*GIVEN DATA*.
================================
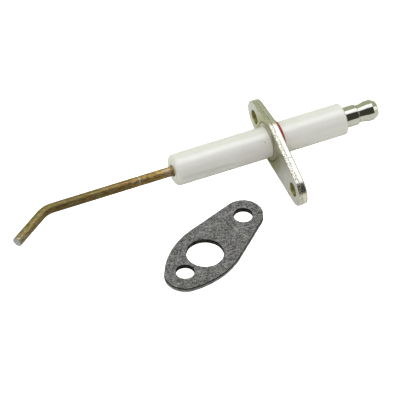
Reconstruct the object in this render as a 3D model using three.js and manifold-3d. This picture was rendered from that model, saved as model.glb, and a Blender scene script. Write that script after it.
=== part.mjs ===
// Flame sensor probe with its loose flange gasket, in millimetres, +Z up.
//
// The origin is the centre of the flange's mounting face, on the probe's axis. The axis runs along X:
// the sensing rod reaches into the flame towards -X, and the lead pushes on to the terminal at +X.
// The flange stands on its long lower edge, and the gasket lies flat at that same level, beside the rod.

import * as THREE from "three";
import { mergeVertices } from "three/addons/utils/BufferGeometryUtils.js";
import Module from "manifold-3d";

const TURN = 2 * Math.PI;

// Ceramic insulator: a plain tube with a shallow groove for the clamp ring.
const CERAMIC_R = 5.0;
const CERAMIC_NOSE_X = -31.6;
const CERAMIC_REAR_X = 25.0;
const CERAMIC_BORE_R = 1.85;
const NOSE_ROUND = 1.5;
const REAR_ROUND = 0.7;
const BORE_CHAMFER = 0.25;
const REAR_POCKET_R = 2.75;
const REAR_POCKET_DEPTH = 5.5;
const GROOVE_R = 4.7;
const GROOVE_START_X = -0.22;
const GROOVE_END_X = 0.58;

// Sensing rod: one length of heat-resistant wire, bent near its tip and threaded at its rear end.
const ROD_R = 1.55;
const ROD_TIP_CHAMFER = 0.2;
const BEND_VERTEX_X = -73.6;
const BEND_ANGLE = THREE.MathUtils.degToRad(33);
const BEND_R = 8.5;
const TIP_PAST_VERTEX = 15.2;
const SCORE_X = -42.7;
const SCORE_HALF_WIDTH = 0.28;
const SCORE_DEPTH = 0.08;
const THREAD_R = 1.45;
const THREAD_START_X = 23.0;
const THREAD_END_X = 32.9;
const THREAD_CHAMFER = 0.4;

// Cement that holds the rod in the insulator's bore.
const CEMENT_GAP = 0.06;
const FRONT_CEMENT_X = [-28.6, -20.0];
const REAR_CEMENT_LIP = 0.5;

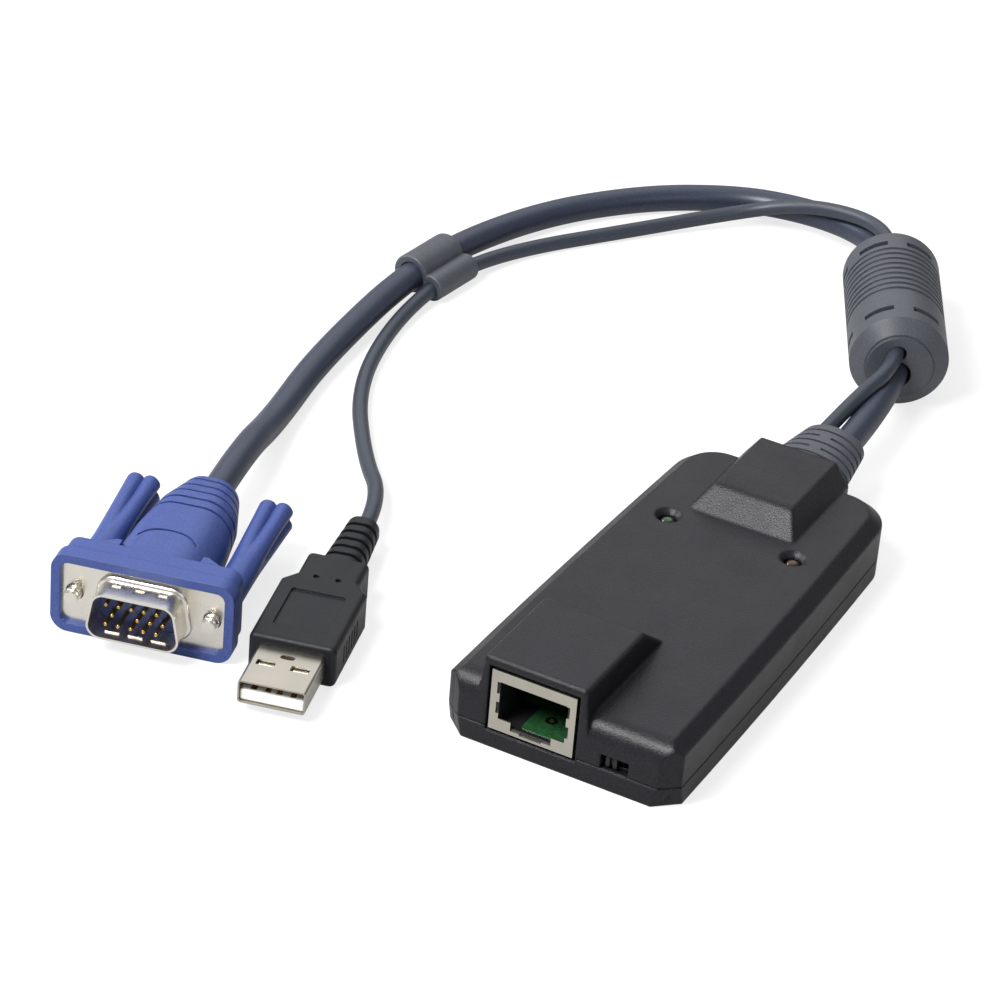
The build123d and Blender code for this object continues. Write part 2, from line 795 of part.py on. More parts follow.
================================
*GIVEN INSTRUCTION*.
Restate every line of the data word for word.

*FULL ANSWER*.
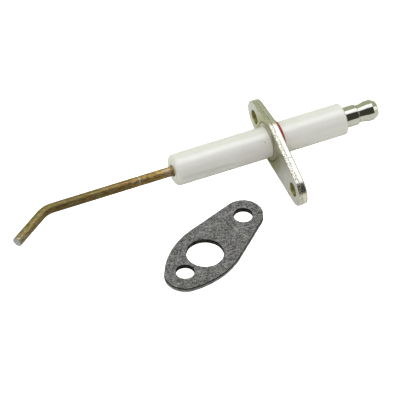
Reconstruct the object in this render as a 3D model using three.js and manifold-3d. This picture was rendered from that model, saved as model.glb, and a Blender scene script. Write that script after it.
=== part.mjs ===
// Flame sensor probe with its loose flange gasket, in millimetres, +Z up.
//
// The origin is the centre of the flange's mounting face, on the probe's axis. The axis runs along X:
// the sensing rod reaches into the flame towards -X, and the lead pushes on to the terminal at +X.
// The flange stands on its long lower edge, and the gasket lies flat at that same level, beside the rod.

import * as THREE from "three";
import { mergeVertices } from "three/addons/utils/BufferGeometryUtils.js";
import Module from "manifold-3d";

const TURN = 2 * Math.PI;

// Ceramic insulator: a plain tube with a shallow groove for the clamp ring.
const CERAMIC_R = 5.0;
const CERAMIC_NOSE_X = -31.6;
const CERAMIC_REAR_X = 25.0;
const CERAMIC_BORE_R = 1.85;
const NOSE_ROUND = 1.5;
const REAR_ROUND = 0.7;
const BORE_CHAMFER = 0.25;
const REAR_POCKET_R = 2.75;
const REAR_POCKET_DEPTH = 5.5;
const GROOVE_R = 4.7;
const GROOVE_START_X = -0.22;
const GROOVE_END_X = 0.58;

// Sensing rod: one length of heat-resistant wire, bent near its tip and threaded at its rear end.
const ROD_R = 1.55;
const ROD_TIP_CHAMFER = 0.2;
const BEND_VERTEX_X = -73.6;
const BEND_ANGLE = THREE.MathUtils.degToRad(33);
const BEND_R = 8.5;
const TIP_PAST_VERTEX = 15.2;
const SCORE_X = -42.7;
const SCORE_HALF_WIDTH = 0.28;
const SCORE_DEPTH = 0.08;
const THREAD_R = 1.45;
const THREAD_START_X = 23.0;
const THREAD_END_X = 32.9;
const THREAD_CHAMFER = 0.4;

// Cement that holds the rod in the insulator's bore.
const CEMENT_GAP = 0.06;
const FRONT_CEMENT_X = [-28.6, -20.0];
const REAR_CEMENT_LIP = 0.5;

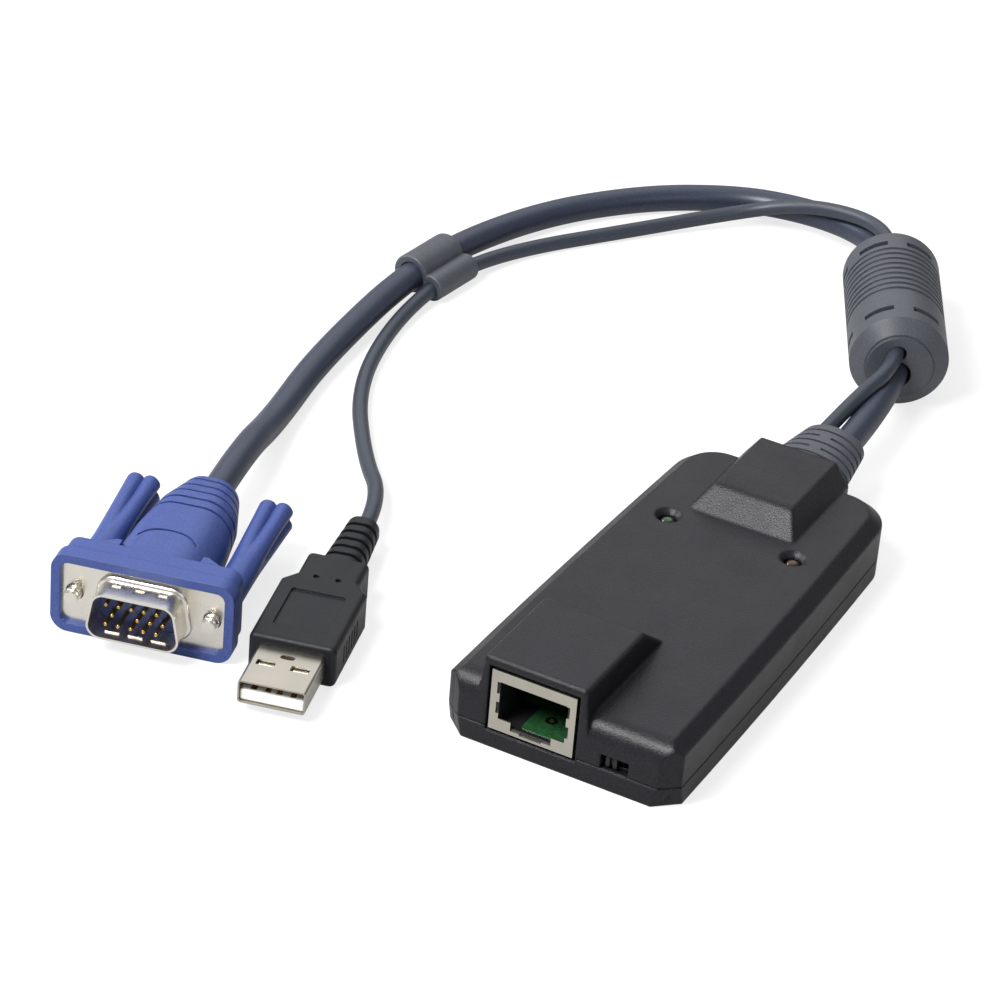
The build123d and Blender code for this object continues. Write part 2, from line 795 of part.py on. More parts follow.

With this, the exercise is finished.